This, he felt, would contribute to winning public support for reform. Richard
Disney began his presentation by comparing the current costs of public
pension programmes with their projected costs for the year 2030. The
following figures state public pension payments in 1995 as a percentage
of GDP, the figures in parentheses are the OECD's projected costs for
2030: Japan 4.1% (13.4%), Germany 11.1% (16.5%), France 10.6% (13.5%),
Italy 13.3% (20.3%), UK 4.5% (5.5%). So what has caused these adverse
trends? According to Disney, the demographic transition to an aged
society is only one factor among many. Forecasts of the consequences of
demographics and of labour supply have often been much too optimistic.

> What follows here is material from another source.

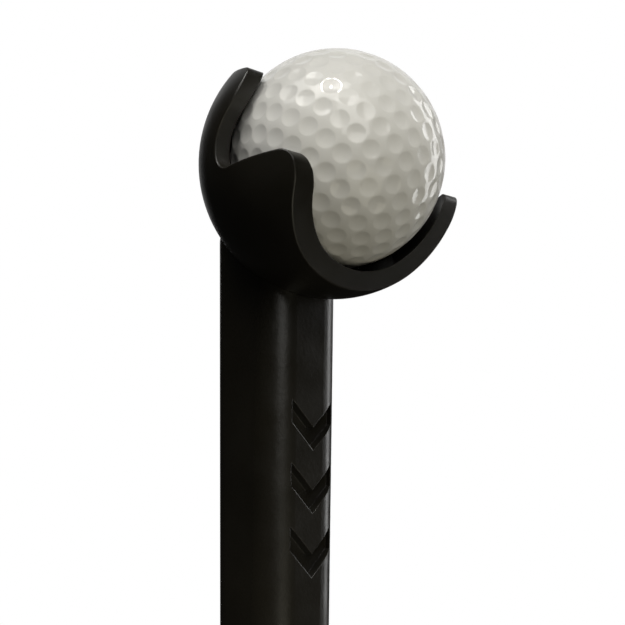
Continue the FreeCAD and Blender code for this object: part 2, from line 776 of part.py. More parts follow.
washer_disc = cross_cylinder("WasherDisc", "Size.washer_radius", EAR_FACE, WASHER_FACE,
                             "Size.bolt_reach", COLLAR_MIDDLE)
washer_bore = cross_cylinder("WasherBore", "Size.bolt_radius + Size.clearance",
                             f"{EAR_FACE} - Size.overlap", f"{WASHER_FACE} + Size.overlap",
                             "Size.bolt_reach", COLLAR_MIDDLE)
keep(cut("Washer", washer_disc, [washer_bore]), "clamp_washer")

keep(cylinder("LeverPin", "Size.bolt_radius", "Size.collar_height - 2 * Size.pin_recess",
              "Size.collar_foot + Size.pin_recess", CAM_X, "Size.bolt_reach"), "lever_pin")


def make_lever():
    """A cam lever: round cheeks on the pin, and an arm that follows the collar's side."""
    body = new_body("Lever", height="Size.collar_foot")
    plan = new_sketch(body, "LeverPlan", "XY_Plane")
    inner = size("lever_inner_radius")
    outer = size("lever_outer_radius")
    sweep = size("lever_sweep")
    cam = size("cam_radius")
    cheek = size("lever_cheek_turn")
    end_turn = math.degrees((outer - inner) / (outer + inner))
    axis = (0, 0)
    add_path(plan, on_circle(cam_centre, cam, 0), [
        ("arc", on_circle(cam_centre, cam, cheek / 2), on_circle(cam_centre, cam, cheek)),
        ("line", on_circle(axis, inner, 0)),
        ("arc", on_circle(axis, inner, -sweep / 2), on_circle(axis, inner, -sweep)),
        ("arc", on_circle(axis, (inner + outer) / 2, -sweep - end_turn), on_circle(axis, outer, -sweep)),
        ("arc", on_circle(axis, outer, -sweep / 2), on_circle(axis, outer, 0)),
        ("line", on_circle(cam_centre, cam, 0)),
    ])
    pad(body, plan, "LeverPad", "Size.collar_height")
    pin_hole = new_sketch(body, "LeverPinPlan", "XY_Plane")
    add_circle(pin_hole, CAM_X, "Size.bolt_reach", "Size.bolt_radius + Size.running_gap")
    pocket(body, pin_hole, "LeverPinHole", "Size.collar_height + Size.overlap", reverse=True)
    return body


lever_body = make_lever()
lever_slot = cylinder("LeverSlot", "Size.lever_slot_radius", "Size.eye_height + 2 * Size.eye_gap",
                      f"{EYE_FOOT} - Size.eye_gap", CAM_X, "Size.bolt_reach")
keep(cut("LeverCut", lever_body, [lever_slot]), "clamp_lever")

# ---------------------------------------------------------------- base

PLATE_TOP = "(Size.foot_height + Size.plate_thickness)"
HALF_MITRE = math.tan(math.radians(22.5))
plate_top = size("foot_height") + size("plate_thickness")


def plate_corners(inset):
    """Home plate corners: a square front half and a pointed back, moved in by inset.

    The plate is set back by half of what its rounded point loses, so that the mast is central.
    """
    half = size("plate_width") / 2
    set_back = size("plate_corner") * (math.sqrt(2) - 1) / 2
    side = half - inset
    front = set_back - side
    shoulder = set_back - inset * HALF_MITRE
    apex = set_back + half - inset * math.sqrt(2)
    return [(-side, front), (side, front), (side, shoulder), (0, apex), (-side, shoulder)]


def plate_sketch(body, name, inset):
    sketch = new_sketch(body, name, "XY_Plane")
    corners = plate_corners(inset)
    add_path(sketch, corners[0], [("line", point) for point in corners[1:] + corners[:1]])
    return sketch


def plate_top_edge(edge):
    return edge.BoundBox.ZMin > size("plate_thickness") - 0.01


def screw_places():
    """The hub's four screws, on the plate's diagonals."""
    return [on_circle((0, 0), size("hub_screw_circle"), 45 + 90 * i) for i in range(4)]


def foot_places():
    """One foot inside each corner of the plate."""
    return plate_corners(size("foot_inset"))


def countersunk(place, top, length, grow=0.0):
    """A countersunk screw pointing down from the given top; grow makes its hole, open above."""
    head_radius = size("screw_head_radius") + grow
    head_height = size("screw_head_height")
    radius = size("screw_radius") + grow
    start = Vector(place[0], place[1], top)
    down = Vector(0, 0, -1)
    head = Part.makeCone(head_radius, radius, head_height, start, down)
    shank = Part.makeCylinder(radius, length - head_height + grow, start + down * head_height, down)
    if grow:
        access = Part.makeCylinder(head_radius, size("screw_access"), start, -down)
        return access.fuse([head, shank])
    recess = size("screw_recess")
    return head.fuse(shank).removeSplitter().cut(Part.makeCylinder(recess, recess, start, down))


def foot_screw(place, grow=0.0):
    """A countersunk screw up through a foot into the weight; grow makes its hole."""
    screw = countersunk(place, -size("foot_screw_sink"), size("foot_screw_length"), grow)
    screw.rotate(Vector(place[0], place[1], 0), Vector(1, 0, 0), 180)
    return screw


def fused_tools(name, shapes):
    return shape_feature(name, shapes[0].fuse(shapes[1:]))


hub_top = plate_top + size("hub_flange_height")
hub_screw_length = size("hub_screw_length")
hub_holes = [countersunk(place, hub_top, hub_screw_length, size("clearance")) for place in screw_places()]
foot_holes = [foot_screw(place, size("clearance")) for place in foot_places()]

cover_body = new_body("CoverBody", height="Size.foot_height")
pad(cover_body, plate_sketch(cover_body, "CoverPlan", 0), "CoverPad", "Size.plate_thickness")
dress_edges(cover_body, "Fillet", "CoverCorners", "Size.plate_corner", upright_edge)
dress_edges(cover_body, "Chamfer", "CoverBevel", "Size.plate_bevel", plate_top_edge)
recess_plan = plate_sketch(cover_body, "CoverRecessPlan", size("plate_skirt"))
pocket(cover_body, recess_plan, "CoverRecess", "Size.weight_thickness", reverse=True)
keep(cut("Cover", cover_body, [fused_tools("CoverHoles", hub_holes)]), "base_cover")

weight_body = new_body("WeightBody", height="Size.foot_height")
weight_plan = plate_sketch(weight_body, "WeightPlan", size("plate_skirt") + size("weight_gap"))
pad(weight_body, weight_plan, "WeightPad", "Size.weight_thickness")
weight_holes = fused_tools("WeightHoles", hub_holes + foot_holes)
keep(cut("Weight", weight_body, [weight_holes]), "base_weight")

feet = []
for place, hole in zip(foot_places(), foot_holes):
    disc = Part.makeCylinder(size("foot_radius"), size("foot_height"), Vector(place[0], place[1], 0))
    lower_rim = [edge for edge in disc.Edges if edge.BoundBox.ZMax < 0.01]
    feet.append(disc.makeFillet(size("small_round"), lower_rim).cut(hole))
keep(shape_feature("Feet", Part.makeCompound(feet)), "foot_pads")
keep(shape_feature("FootScrews", Part.makeCompound([foot_screw(place) for place in foot_places()])),
     "foot_screws")
hub_screw_shapes = [countersunk(place, hub_top, hub_screw_length) for place in screw_places()]
keep(shape_feature("HubScrews", Part.makeCompound(hub_screw_shapes)), "hub_screws")


def make_hub():
    """A turned flange and socket; an inner stub centres the tube and stops the mast."""
    body = new_body("HubBody", height=PLATE_TOP)
    section = new_sketch(body, "HubSection", "XZ_Plane")
    flange = size("hub_flange_radius")
    flange_chamfer = size("hub_flange_chamfer")
    rise = size("hub_flange_height")
    boss = size("hub_radius")
    top = size("hub_height")
    top_chamfer = size("hub_top_chamfer")
    socket = size("outer_tube_radius") + size("running_gap")
    stub = size("outer_tube_radius") - size("outer_tube_wall") - size("hub_stub_gap")
    floor = size("outer_tube_foot") - plate_top
    stub_top = floor + size("hub_stop_height")
    blend = size("hub_blend")
    blend_centre = (boss + blend, rise + blend)
    add_path(section, (0, 0), [
        ("line", (flange, 0)),
        ("line", (flange, rise - flange_chamfer)),
        ("line", (flange - flange_chamfer, rise)),
        ("line", (boss + blend, rise)),
        ("arc", on_circle(blend_centre, blend, 225), (boss, rise + blend)),
        ("line", (boss, top - top_chamfer)),
        ("line", (boss - top_chamfer, top)),
        ("line", (socket, top)),
        ("line", (socket, floor)),
        ("line", (stub, floor)),
        ("line", (stub, stub_top)),
        ("line", (0, stub_top)),
        ("line", (0, 0)),
    ])
    turned = body.newObject("PartDesign::Revolution", "HubTurned")
    turned.Profile = section
    turned.ReferenceAxis = (section, ["V_Axis"])
    turned.Angle = 360
    return body


SEAT_FACE = "(Size.hub_radius - Size.hub_seat_depth)"
HUB_SIDE = "Size.hub_flange_radius"

hub_body = make_hub()
hub_cross = cross_cylinder("HubCross", "Size.bolt_radius + Size.clearance", f"-{HUB_SIDE}", HUB_SIDE, "0",
                           "Size.hub_bolt_height")
head_seat = cross_cylinder("HubHeadSeat", "Size.hub_seat_radius", SEAT_FACE, HUB_SIDE, "0",
                           "Size.hub_bolt_height")
nut_seat = cross_cylinder("HubNutSeat", "Size.hub_seat_radius", f"-{HUB_SIDE}", f"-{SEAT_FACE}", "0",
                          "Size.hub_bolt_height")
hub_tools = [hub_cross, head_seat, nut_seat, fused_tools("HubHoles", hub_holes)]
keep(cut("Hub", hub_body, hub_tools), "base_hub")

hub_shank = cross_cylinder("HubBoltShank", "Size.bolt_radius",
                           f"-{SEAT_FACE} - Size.nut_height - Size.thread_end", "Size.hub_radius", "0",
                           "Size.hub_bolt_height")
hub_head = cross_cylinder("HubBoltHead", "Size.bolt_head_radius", SEAT_FACE,
                          f"{SEAT_FACE} + Size.bolt_head_height", "0", "Size.hub_bolt_height")
hub_socket = bound("Part::Prism", "HubBoltSocket", {
    "Circumradius": "Size.bolt_socket_radius",
    "Height": "Size.bolt_head_height",
    "Placement.Base.x": f"{SEAT_FACE} + Size.bolt_head_height - Size.bolt_socket_depth",
    "Placement.Base.z": "Size.hub_bolt_height",
})
hub_socket.Polygon = 6
hub_socket.Placement.Rotation = FreeCAD.Rotation(Vector(0, 1, 0), 90)
keep(cut("HubBolt", fuse("HubBoltBody", [hub_shank, hub_head]), [hub_socket]), "hub_bolt")

keep(hex_nut("HubNut", f"-{SEAT_FACE} - Size.nut_height", "0", "Size.hub_bolt_height"), "hub_nut")

# ---------------------------------------------------------------- check and write

document.recompute()
for item in document.Objects:
    if "Invalid" in item.State or "Error" in item.State:
        raise RuntimeError(f"{item.Name} failed: {item.State}")
for item in nodes:
    if item.Shape.isNull() or not item.Shape.isValid():
        raise RuntimeError(f"{item.Label} has no valid shape")

os.makedirs("parts", exist_ok=True)
for item in nodes:
    item.Shape.exportStep(f"parts/{item.Label}.step")
    print(item.Label, round(item.Shape.Volume, 1), "mm3,", len(item.Shape.Solids), "solids")
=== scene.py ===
import json
import math

import bpy
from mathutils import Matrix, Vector
from mathutils.geometry import delaunay_2d_cdt


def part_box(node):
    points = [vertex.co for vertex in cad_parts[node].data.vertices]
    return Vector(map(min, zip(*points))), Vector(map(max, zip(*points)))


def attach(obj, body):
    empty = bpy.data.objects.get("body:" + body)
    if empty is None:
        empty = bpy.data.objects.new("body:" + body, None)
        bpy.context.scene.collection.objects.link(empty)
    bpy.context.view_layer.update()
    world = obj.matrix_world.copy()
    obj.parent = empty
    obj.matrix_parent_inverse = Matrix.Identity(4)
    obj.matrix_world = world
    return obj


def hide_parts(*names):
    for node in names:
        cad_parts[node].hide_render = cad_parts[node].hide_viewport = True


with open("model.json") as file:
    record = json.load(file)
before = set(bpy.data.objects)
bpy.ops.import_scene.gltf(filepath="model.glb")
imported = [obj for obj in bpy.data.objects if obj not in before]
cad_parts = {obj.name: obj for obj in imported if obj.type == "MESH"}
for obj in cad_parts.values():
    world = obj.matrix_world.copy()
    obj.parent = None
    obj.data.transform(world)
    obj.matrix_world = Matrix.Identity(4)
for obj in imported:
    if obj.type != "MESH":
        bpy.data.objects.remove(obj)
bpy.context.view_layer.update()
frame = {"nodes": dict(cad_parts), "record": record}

# The looks of the batting tee: a dimpled ball in its cup, the moulded neck, the mast with its
# clamp and the weighted plate. Everything is in metres, in the CAD model's own frame.

MM = 0.001


def middle(node):
    low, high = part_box(node)
    return (low + high) / 2


# the CAD ball gives the place and size of the dimpled one
BALL_CENTRE = middle("golf_ball")
BALL_RADIUS = (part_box("golf_ball")[1].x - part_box("golf_ball")[0].x) / 2

# ---------------------------------------------------------------- camera

VIEW_AZIMUTH = math.radians(-42.02)
VIEW_RISE = math.radians(9.41)
# in millimetres, as Blender's cameras take them
LENS = 58.16
SENSOR = 36
# where the ball lies in the camera's own axes
BALL_ASIDE = 4.55 * MM
BALL_ABOVE = 29.82 * MM
BALL_AWAY = 198.0 * MM

forward = Vector((-math.sin(VIEW_AZIMUTH) * math.cos(VIEW_RISE),
                  math.cos(VIEW_AZIMUTH) * math.cos(VIEW_RISE), math.sin(VIEW_RISE)))
right = Vector((math.cos(VIEW_AZIMUTH), math.sin(VIEW_AZIMUTH), 0))
upward = right.cross(forward)


def in_view(aside, above, away):
    """A point measured from the ball along the view's own axes."""
    return BALL_CENTRE + right * aside + upward * above + forward * away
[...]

Improvements in longevity have been far faster than official actuaries
projected. And the reduction in labour supply of older men has been much
more rapid than was predicted in many countries. Disney
explored three possible options for reforming the pensions programme:
parametric reforms, actuarially fair unfunded reforms and privatisation.
For parametric reforms, the standard approach to financing an unfunded
pension scheme uses the following identity: c=(B/L)(p/w), where c=
contribution rate, B= number of beneficiaries, L= number of workers, p=
average pension and w= average wage rate. Therefore, in order to reduce
c you must reduce B and/or p, and/or increase L and/or w. In practical
terms this can be achieved by raising the retirement age, cutting
benefits, or increasing labour force participation. This reduces the
pain of change but is susceptible to political interference and
reversal, and relies on behavioural responses that may not happen. For
example, if the state pension age is raised from 65 to 70, will people
really work for an extra five years? This, said Disney, is the short-run
solution, and will be adopted in many countries. A
second broad strategy for reform of an unfunded scheme is to link
entitlements to amounts paid in contributions. This is the reform route
adopted in Italy, Sweden and Poland. Although it may avoid the excessive
generosity of previous schemes, it cannot guarantee fiscal
sustainability as the government can still interfere with the rules
governing contributions and benefits. Furthermore, the return on an
unfunded scheme is intrinsically related to the growth of the labour
force and its productivity, whereas a funded scheme can generate much
higher returns on the capital market. This
leaves the third route of introducing a funded component to pensions,
usually by privatising some of the scheme. The attractions are that
assets are created to match liabilities, the scope for government
interference is limited and investors can benefit from high returns on
the world capital market. The drawback is simple: the transition costs
fall heavily on certain generations as they will have to honour most of
the existing liabilities and pay for their own future pensions. But, one
way or another, somebody will have to pay to eliminate these growing
liabilities. The
German public pension programme was not only the first but also the most
successful pension scheme of the last 100 years. But times have changed.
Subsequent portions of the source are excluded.